Improve Page Load Time

If your page doesn’t load within two seconds, you’re giving traffic to the competition. Nearly half of consumers expect to see your site in two seconds, and if it takes longer, you’ll see a higher bounce rate. Because Google also pays attention to site speed, something that takes too long to load could easily slide down the rankings.

Use a tool like Pingdom Speed Test Tool to see how quickly your site loads. If it’s too slow, there are several things you can do to improve speed.

  • Optimize images
  • Enable browser caching
  • Use a content delivery network
  • Compress your HTML and CSS files.
  • Optimize CSS
  • Keep scripts below the fold

Set External Links to Open in New Windows

Setting an external link that opens in new windows keeps people on your site while they are also visiting another, increasing the time of the visit. But, more importantly, it prevents back button fatigue and enhances usability.

Ensure Your Website is Mobile Friendly

Mobile traffic has finally surpassed desktop traffic, and Google wants you to ensure your site is mobile-friendly. If your site isn’t responsive already, you need to take action to get it that way as soon as possible. People who can’t navigate your site easily from their mobile devices will go to the competition.
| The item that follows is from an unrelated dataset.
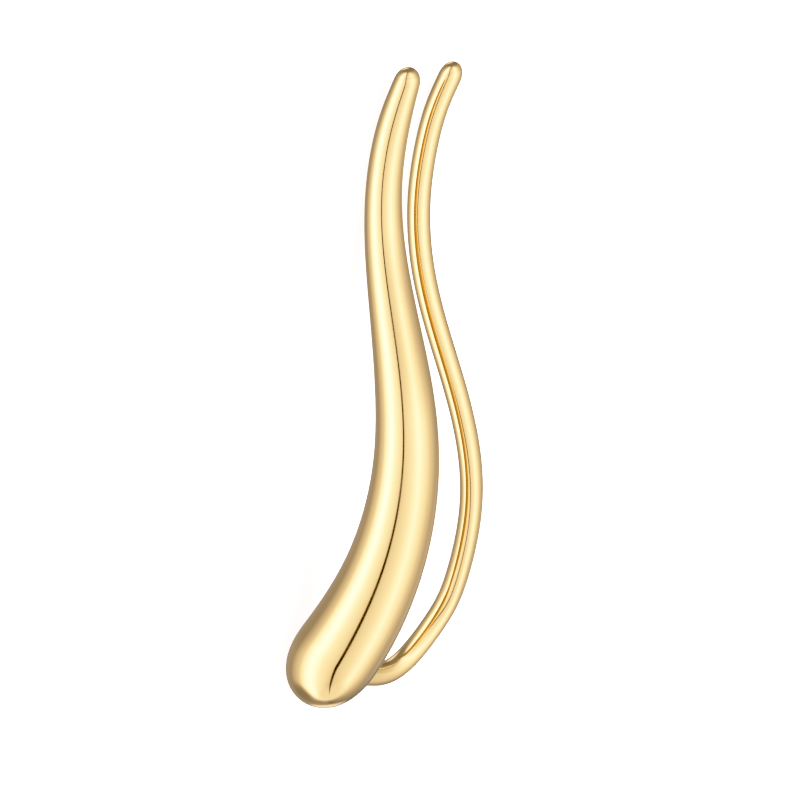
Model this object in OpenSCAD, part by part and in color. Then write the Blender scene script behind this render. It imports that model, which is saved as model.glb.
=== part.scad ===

Use Trust Symbols to Show Credibility

In our post about social proof and how it helps improve your brand with consumers, we discussed trust symbols and how they affect credibility. It’s not about what you say about your company but how others perceive you. If you’ve got large brands for clients, show off your skills. Remain transparent and focus on providing value to your audience.

As with anything else in business, focus on meeting your customers’ needs. The better you can do this, the easier it will be to succeed online and off.